В конце 1970-х и начале 1980-х годов нам приходилось иногда ездить вместе в Москву: Ариеле – чтобы побыть с Романом, мне – чтобы повидать перенесших серьезные операции родителей. Каждая из этих слишком редких поездок была чудовищным напряжением всех физических и душевных сил. Я безумно радовалась предстоящей встрече с родными, и в то же время необходимость снова оказаться за «железным занавесом» была ужасна. Это было как подписать собственный смертный приговор, отправиться по своей воле на каторгу. Перед отъездом я ходила по парижским улицам, словно прощаясь с ними, оповещала друзей и знакомых о своем отъезде, на случай, если бы у меня возникли неприятности с возвращением в мир, который был тогда действительно миром свободы.

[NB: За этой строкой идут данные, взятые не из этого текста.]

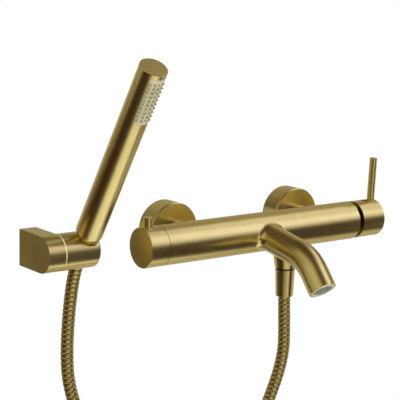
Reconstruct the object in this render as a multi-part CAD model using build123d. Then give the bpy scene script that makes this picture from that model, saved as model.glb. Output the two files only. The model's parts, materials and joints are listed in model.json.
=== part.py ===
from build123d import *
from dataclasses import dataclass
import math
import os

# Wall mounted bath mixer with a hand shower, a hose and a wall bracket.
# Millimetres. X runs along the mixer body, -Y points out of the wall, +Z is up.
# The origin lies in the wall plane, midway between the two inlet stubs.

# ---------------------------------------------------------------- clearances
RUNNING = 0.05          # radial clearance of a shaft in its hole
SLIP = 0.3              # gap between curved faces that move past each other
FIT = 0.05              # gap between a fixed piece and its seat
SEAT = 0.02             # gap between flat faces that slide on each other

# ---------------------------------------------------------------- mixer body
INLET_SPACING = 150.0   # centre to centre of the wall inlets
UNION_OFFSET = 10.0     # eccentricity of the S-unions, which lift the body
BODY_REACH = 65.0       # wall plane to body axis
BODY_D = 37.2
BODY_BORE_D = 30.0
BODY_LEFT = -123.5
BODY_RIGHT = 106.0
BODY_CHAMFER = 1.4
NECK_D = 22.0
NECK_BORE_D = 16.0
NECK_COLLAR_D = 26.6
NECK_COLLAR_T = 2.5

SPOUT_X = -7.0
SPOUT_D = 26.0
SPOUT_BORE_D = 20.5
SPOUT_SLOPE = 9.4       # degrees below level where it leaves the body
SPOUT_RUN = 56.5        # straight length from the body axis
SPOUT_BEND_R = 41.2
SPOUT_BEND = 39.9       # degrees of the downward bend
SPOUT_DROP = 18.7       # straight length after the bend
SPOUT_ROOT_R = 6.0      # fillet where the spout grows out of the body

BOSS_X = 25.5           # hose outlet boss under the body
BOSS_TOP_D = 26.6
BOSS_END_D = 19.8
BOSS_DROP = 38.3        # body axis to the end of the boss
BOSS_TOP_DROP = 17.0    # body axis to the plane where BOSS_TOP_D is measured

# ---------------------------------------------------------------- wall unions
STUB_D = 20.96          # G1/2 male stub that screws into the wall
STUB_LENGTH = 18.0
STUB_BORE_D = 14.0
STUB_COLLAR_D = 24.0    # shoulder of the stub at the wall plane
UNION_D = 26.2          # G3/4 male end that takes the union nut
UNION_BORE_D = 17.0
UNION_LIP = 11.1        # wall plane to the sealing face of the union
UNION_BACK = 2.2        # wall plane to the back of the sealing barrel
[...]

Сама процедура устройства этих поездок была исключительно унизительна и неприятна. Нужно было покупать «тур», заполнять анкеты, сдавать в тур-агентство паспорт, дрожать из боязни, что советское консульство откажет, и ехать в Москву вместе с группой чужих людей, по большей части французских коммунистов, которые наши боязни и страхи, конечно, понять и разделить не могли. Из московского аэропорта, после бесконечных проверок документов, таможенных деклараций и вещей, надо было ехать в гостиницу, расположенную обычно на далекой окраине города. Там надо было «прописываться», тоже процедура, занимавшая несколько часов, оставить там свой паспорт, делать вид, что устраиваешься в номере. Договориться с остальными обитателями номера, а в них селили обычно по два или три человека, было как раз нетрудно – люди были в восторге оказаться одни и в несколько большем пространстве. Только после этого можно было наконец-то ехать домой. Кто-нибудь из близких ждал меня уже в такси, а дома были папа и мама, бесконечные поцелуи, разговоры до утра, парижские подарки, друзья и подруги, пир горой… В течение недели московского блаженного домашнего житья надо было обязательно потратить почти целый день, чтобы съездить в гостиницу и забрать там паспорт.
Уезжали тоже с группой, из гостиницы, куда надо было приехать заранее, обычно в несусветную рань или просто ночью, так как группа должна была собраться в автобусе и долго ждать разрешения начальства для отправки в аэропорт. Там ожидали опять бесконечные очереди, заполнение деклараций и проверки вещей – обычно чемодан выворачивали до дна – и какую-то часть совершенно невинных вещей не разрешали вывезти и заставляли оставить. Обычно провожавшие нас моя мама и Роман, с философской грустью глядя с другой стороны таможни на это разбазаривание накануне сложенных вещей, забирали неразрешенные вещи домой. Немудрено, что после этого, да еще и после долгого паспортного контроля, оказаться в проходе самолета, а потом уже в воздухе, в самолете, казалось чудом. Из кошмарных тисков мы оказывались снова на свободе и почти плакали от радости.